Task brief
Take the lines from the beginning of the data below through the line holding "is drawn onto" and return exactly those.

## begin Data section

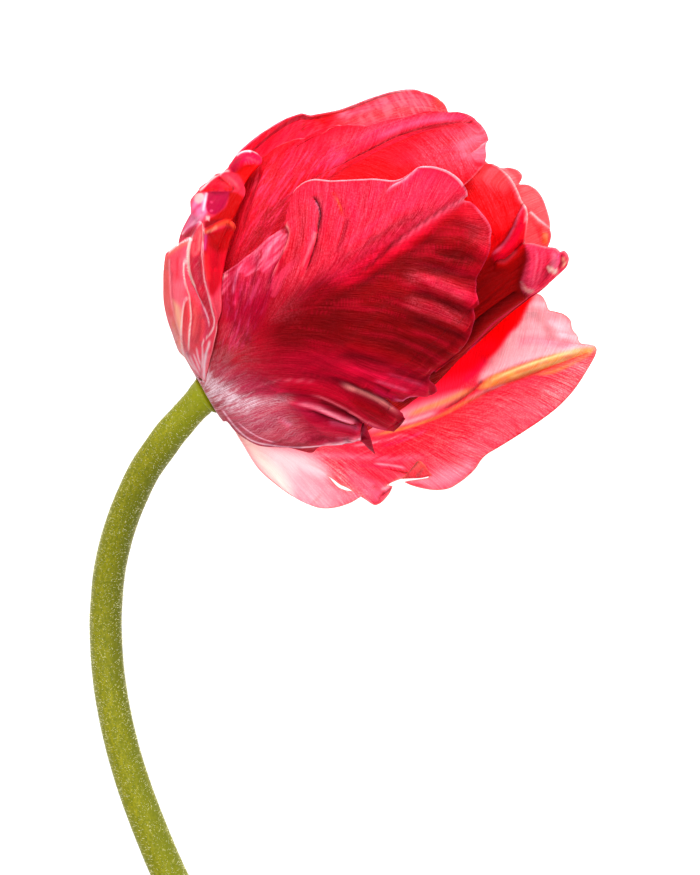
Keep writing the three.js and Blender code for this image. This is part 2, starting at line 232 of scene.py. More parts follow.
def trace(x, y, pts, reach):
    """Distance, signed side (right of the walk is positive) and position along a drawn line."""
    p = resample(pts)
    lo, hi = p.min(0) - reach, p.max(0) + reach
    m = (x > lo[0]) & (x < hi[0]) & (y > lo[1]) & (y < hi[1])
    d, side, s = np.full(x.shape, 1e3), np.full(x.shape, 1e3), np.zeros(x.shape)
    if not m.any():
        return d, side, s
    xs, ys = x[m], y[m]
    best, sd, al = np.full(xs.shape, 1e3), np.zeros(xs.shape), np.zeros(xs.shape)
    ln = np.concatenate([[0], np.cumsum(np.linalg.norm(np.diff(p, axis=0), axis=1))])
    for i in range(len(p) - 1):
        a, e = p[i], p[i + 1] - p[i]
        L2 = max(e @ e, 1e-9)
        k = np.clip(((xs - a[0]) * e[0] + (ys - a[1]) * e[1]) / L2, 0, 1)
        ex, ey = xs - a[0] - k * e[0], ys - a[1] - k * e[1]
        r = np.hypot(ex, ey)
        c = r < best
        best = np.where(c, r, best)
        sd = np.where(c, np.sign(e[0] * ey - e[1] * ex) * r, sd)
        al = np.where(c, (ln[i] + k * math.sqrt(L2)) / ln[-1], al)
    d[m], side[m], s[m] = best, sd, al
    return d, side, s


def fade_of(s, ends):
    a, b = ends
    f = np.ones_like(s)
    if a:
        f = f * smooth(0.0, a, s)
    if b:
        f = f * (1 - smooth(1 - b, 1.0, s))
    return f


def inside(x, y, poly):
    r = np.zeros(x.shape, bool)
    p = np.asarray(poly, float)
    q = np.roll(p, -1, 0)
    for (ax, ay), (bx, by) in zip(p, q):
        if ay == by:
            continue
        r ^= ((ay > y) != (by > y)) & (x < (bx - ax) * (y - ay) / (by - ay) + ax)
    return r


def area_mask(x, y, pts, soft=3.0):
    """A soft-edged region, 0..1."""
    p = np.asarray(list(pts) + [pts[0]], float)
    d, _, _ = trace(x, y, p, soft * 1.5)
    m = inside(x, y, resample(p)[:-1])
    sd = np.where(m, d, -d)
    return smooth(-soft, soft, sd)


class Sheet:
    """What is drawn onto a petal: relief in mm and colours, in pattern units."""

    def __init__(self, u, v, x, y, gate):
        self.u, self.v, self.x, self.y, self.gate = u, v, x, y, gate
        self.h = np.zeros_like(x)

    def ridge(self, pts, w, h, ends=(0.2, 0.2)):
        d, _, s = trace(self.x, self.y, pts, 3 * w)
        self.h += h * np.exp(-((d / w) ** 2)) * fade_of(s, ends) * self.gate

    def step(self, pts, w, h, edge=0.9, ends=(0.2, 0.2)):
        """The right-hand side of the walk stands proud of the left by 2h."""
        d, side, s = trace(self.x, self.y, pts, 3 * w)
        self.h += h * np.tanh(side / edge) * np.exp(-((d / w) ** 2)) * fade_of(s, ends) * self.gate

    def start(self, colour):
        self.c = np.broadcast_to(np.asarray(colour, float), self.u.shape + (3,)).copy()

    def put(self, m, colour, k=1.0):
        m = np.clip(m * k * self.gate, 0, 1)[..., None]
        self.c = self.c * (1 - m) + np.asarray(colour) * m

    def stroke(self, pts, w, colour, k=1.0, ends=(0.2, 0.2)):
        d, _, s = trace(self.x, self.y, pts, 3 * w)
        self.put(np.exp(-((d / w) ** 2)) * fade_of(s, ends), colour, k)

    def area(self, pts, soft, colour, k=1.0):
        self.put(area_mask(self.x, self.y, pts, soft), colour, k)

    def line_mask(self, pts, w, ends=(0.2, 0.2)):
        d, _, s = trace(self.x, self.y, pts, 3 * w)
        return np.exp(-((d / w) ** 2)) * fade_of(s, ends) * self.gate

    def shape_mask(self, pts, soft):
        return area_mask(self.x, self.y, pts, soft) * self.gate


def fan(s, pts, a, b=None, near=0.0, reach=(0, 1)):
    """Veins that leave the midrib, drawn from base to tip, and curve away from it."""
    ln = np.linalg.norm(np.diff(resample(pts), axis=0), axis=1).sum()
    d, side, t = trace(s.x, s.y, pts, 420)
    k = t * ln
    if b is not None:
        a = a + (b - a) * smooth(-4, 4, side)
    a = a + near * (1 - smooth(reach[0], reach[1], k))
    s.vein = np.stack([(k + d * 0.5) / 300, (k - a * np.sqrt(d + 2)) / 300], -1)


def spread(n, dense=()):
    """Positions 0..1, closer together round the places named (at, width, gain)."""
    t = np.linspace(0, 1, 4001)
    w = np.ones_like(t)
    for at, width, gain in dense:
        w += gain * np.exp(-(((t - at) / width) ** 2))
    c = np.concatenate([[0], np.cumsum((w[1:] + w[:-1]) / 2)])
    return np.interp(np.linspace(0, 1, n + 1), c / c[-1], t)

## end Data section

Exercise result
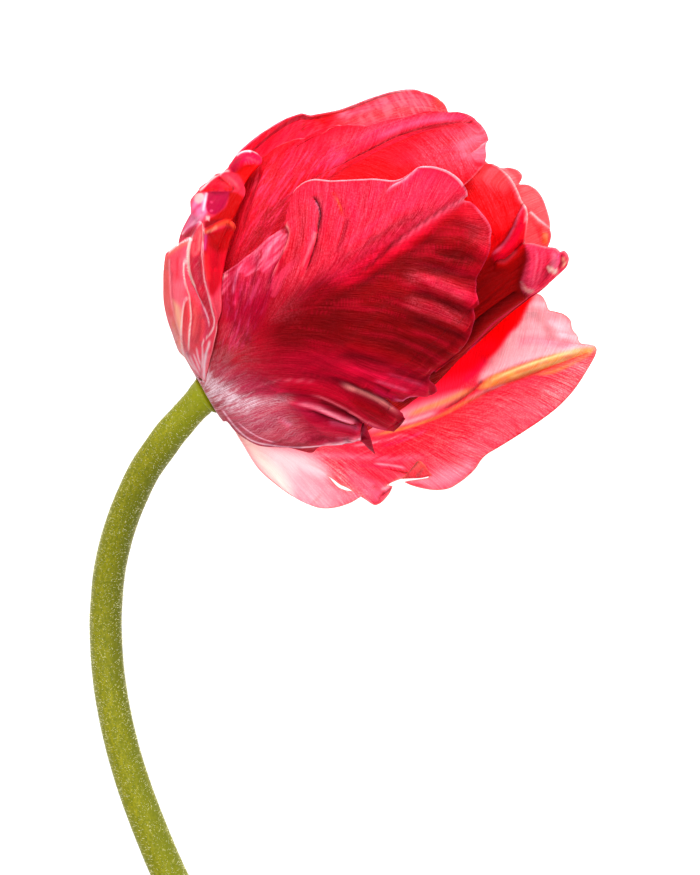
Keep writing the three.js and Blender code for this image. This is part 2, starting at line 232 of scene.py. More parts follow.
def trace(x, y, pts, reach):
    """Distance, signed side (right of the walk is positive) and position along a drawn line."""
    p = resample(pts)
    lo, hi = p.min(0) - reach, p.max(0) + reach
    m = (x > lo[0]) & (x < hi[0]) & (y > lo[1]) & (y < hi[1])
    d, side, s = np.full(x.shape, 1e3), np.full(x.shape, 1e3), np.zeros(x.shape)
    if not m.any():
        return d, side, s
    xs, ys = x[m], y[m]
    best, sd, al = np.full(xs.shape, 1e3), np.zeros(xs.shape), np.zeros(xs.shape)
    ln = np.concatenate([[0], np.cumsum(np.linalg.norm(np.diff(p, axis=0), axis=1))])
    for i in range(len(p) - 1):
        a, e = p[i], p[i + 1] - p[i]
        L2 = max(e @ e, 1e-9)
        k = np.clip(((xs - a[0]) * e[0] + (ys - a[1]) * e[1]) / L2, 0, 1)
        ex, ey = xs - a[0] - k * e[0], ys - a[1] - k * e[1]
        r = np.hypot(ex, ey)
        c = r < best
        best = np.where(c, r, best)
        sd = np.where(c, np.sign(e[0] * ey - e[1] * ex) * r, sd)
        al = np.where(c, (ln[i] + k * math.sqrt(L2)) / ln[-1], al)
    d[m], side[m], s[m] = best, sd, al
    return d, side, s


def fade_of(s, ends):
    a, b = ends
    f = np.ones_like(s)
    if a:
        f = f * smooth(0.0, a, s)
    if b:
        f = f * (1 - smooth(1 - b, 1.0, s))
    return f


def inside(x, y, poly):
    r = np.zeros(x.shape, bool)
    p = np.asarray(poly, float)
    q = np.roll(p, -1, 0)
    for (ax, ay), (bx, by) in zip(p, q):
        if ay == by:
            continue
        r ^= ((ay > y) != (by > y)) & (x < (bx - ax) * (y - ay) / (by - ay) + ax)
    return r


def area_mask(x, y, pts, soft=3.0):
    """A soft-edged region, 0..1."""
    p = np.asarray(list(pts) + [pts[0]], float)
    d, _, _ = trace(x, y, p, soft * 1.5)
    m = inside(x, y, resample(p)[:-1])
    sd = np.where(m, d, -d)
    return smooth(-soft, soft, sd)


class Sheet:
    """What is drawn onto a petal: relief in mm and colours, in pattern units."""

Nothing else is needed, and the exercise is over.